= Swenkas =

Zulu fashion and dance competitors

In South Africa, Swenkas are working-class Zulu men who participate in amateur competitions that are part fashion show and part choreography, the purpose of which is to display one's style and sense of attitude. The practice, called "swenking", ultimately derives from the English word "swank".

These well-dressed men are proud and considered to serve as an inspiration to others. Frequently, on Saturday nights they meet up to compete in a fashion show of sorts. The Swenkas are judged both on what they are wearing (typically, expensive designer suits with well-known European names on their labels) and their choreographed movements (their 'swank'). There is an entrance fee to compete in these swank-offs and the winner of the night goes home with a portion of the money collected from the competitors. The men follow certain set values of swanking, such as physical cleanliness, sobriety and above all self-respect. In 2004, Danish filmmaker Jeppe Rønde created a short documentary entitled The Swenkas, free to view on YouTube and reviewed in 2005 in The New York Times as "a study in contrasts".

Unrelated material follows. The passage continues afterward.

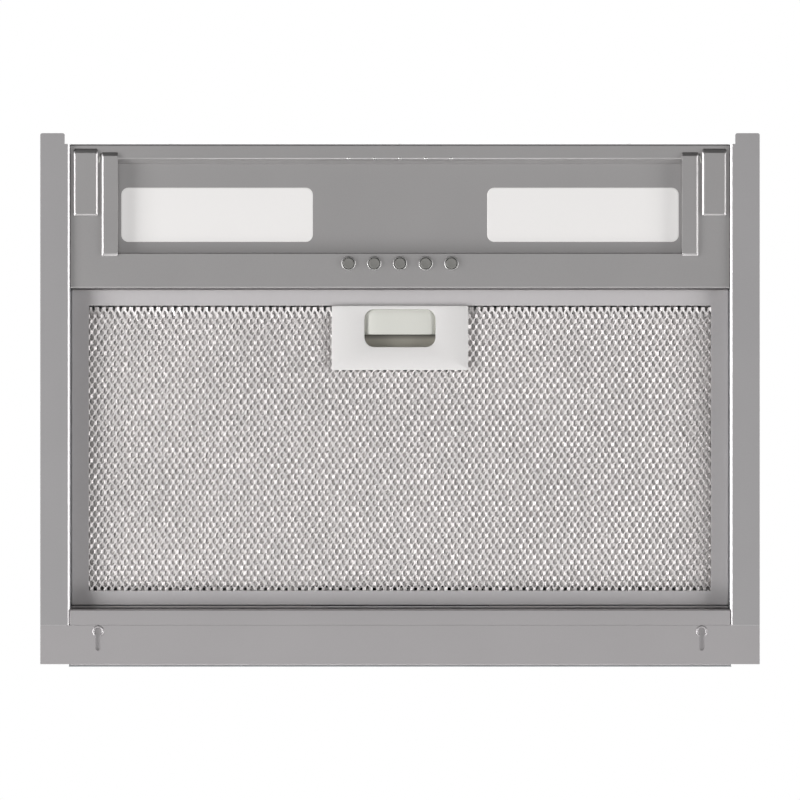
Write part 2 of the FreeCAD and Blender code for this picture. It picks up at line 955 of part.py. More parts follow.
def tongue_clearance():
    # The way that the latch tongue takes through the frame and the cup.
    half = tongue_half + latch_clearance
    low = tongue_low() - latch_clearance
    high = tongue_low() + tongue_thickness + latch_clearance
    return box(-half, panel_rear, low, half, slot_front, high)


def latch_well(low, high):
    # The space that the latch's cup takes out of the mesh.
    half = cup_half_width + latch_clearance
    return box(-half, window_front - frame_lip, low, half, cup_rear + latch_clearance, high)


def mesh_edges():
    inset = filter_skin + mesh_fit
    return (filter_half - inset, filter_front + inset, filter_rear - inset)


def pivot_clearance():
    # The room round each corner stud inside the frame.
    clear = pivot_radius + latch_clearance
    blocks = []
    for side in (-1, 1):
        near = side * (filter_half - filter_skin)
        far = side * (filter_half - pivot_inside - pivot_room)
        low, high = min(near, far), max(near, far)
        blocks.append(box(low, pivot_y - clear, filter_z, high, filter_rear, filter_top))
    return Part.makeCompound(blocks)


def diamond(x, y, half_x, half_y, z):
    points = [(x - half_x, y), (x, y - half_y), (x + half_x, y), (x, y + half_y)]
    return flat_outline(points, [0] * 4, z)


def make_expanded_mesh(low):
    # One holed sheet with staggered diamonds, coarser than the real mesh.
    half, front, rear = mesh_edges()
    rim = flat_outline([(-half, front), (half, front), (half, rear), (-half, rear)], [0] * 4, low)
    column_pitch = 2 * window_half / mesh_columns
    row_pitch = (window_rear - window_front) / mesh_rows
    well_half = cup_half_width + latch_clearance + mesh_well_margin
    well_rear = cup_rear + latch_clearance + mesh_well_margin
    half_x = column_pitch * mesh_gap_share / 2
    half_y = row_pitch * mesh_gap_share
    wires = [rim]
    for row in range(1, mesh_rows):
        y = window_front + row * row_pitch
        shift = 0.5 if row % 2 else 0.0
        for column in range(mesh_columns - (row % 2)):
            x = -window_half + (column + 0.5 + shift) * column_pitch
            if abs(x) < well_half + half_x and y < well_rear + half_y:
                continue
            wires.append(diamond(x, y, half_x, half_y, low))
    face = Part.makeFace(wires, "Part::FaceMakerBullseye")
    mesh = face.extrude(vec(0, 0, mesh_sheet))
    return mesh.cut(latch_well(low, low + mesh_sheet)).cut(pivot_clearance())


def make_mesh_core():
    # The stack of mesh layers between the two outer sheets.
    half, front, rear = mesh_edges()
    low = filter_z + filter_skin + mesh_fit + mesh_sheet
    high = filter_top - filter_skin - mesh_fit - mesh_sheet
    core = box(-half, front, low, half, rear, high)
    return core.cut(latch_well(low, high)).cut(pivot_clearance())


def make_filter_pivot_studs():
    # A stud at each rear corner of the filter, which turns in a hole in the casing wall.
    length = casing_half - (filter_half - pivot_inside) - pivot_end_gap
    start = filter_half - pivot_inside
    stud = rod(pivot_radius, vec(start, pivot_y, pivot_z), vec(1, 0, 0), length)
    head_radius = pivot_above_underside - filter_skin
    head = rod(head_radius, vec(start, pivot_y, pivot_z), vec(1, 0, 0), pivot_inside - filter_skin)
    stud = stud.fuse(head).removeSplitter()
    return Part.makeCompound([stud, mirrored(stud)])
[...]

Elements of so-called "African dandyism" as expressed by the Swenkas are also found in the Democratic Republic of Congo (DRC), where the participants are known as Sapeurs and the phenomenon is called La Sape or Sapologie. According to a YouTube documentary entitled "The Congo Dandies" produced by RT, Congolese soldiers returning home from France after WW2 brought with them a taste for the latest Parisian fashion, but other sources say that as early as the 1920's West African colonial workers called "Bapopo" or "Coastmen" who came to the Congo, inspired the Congolese elite to cast off notions of ingrained inferiority caused by French and Belgian colonialism.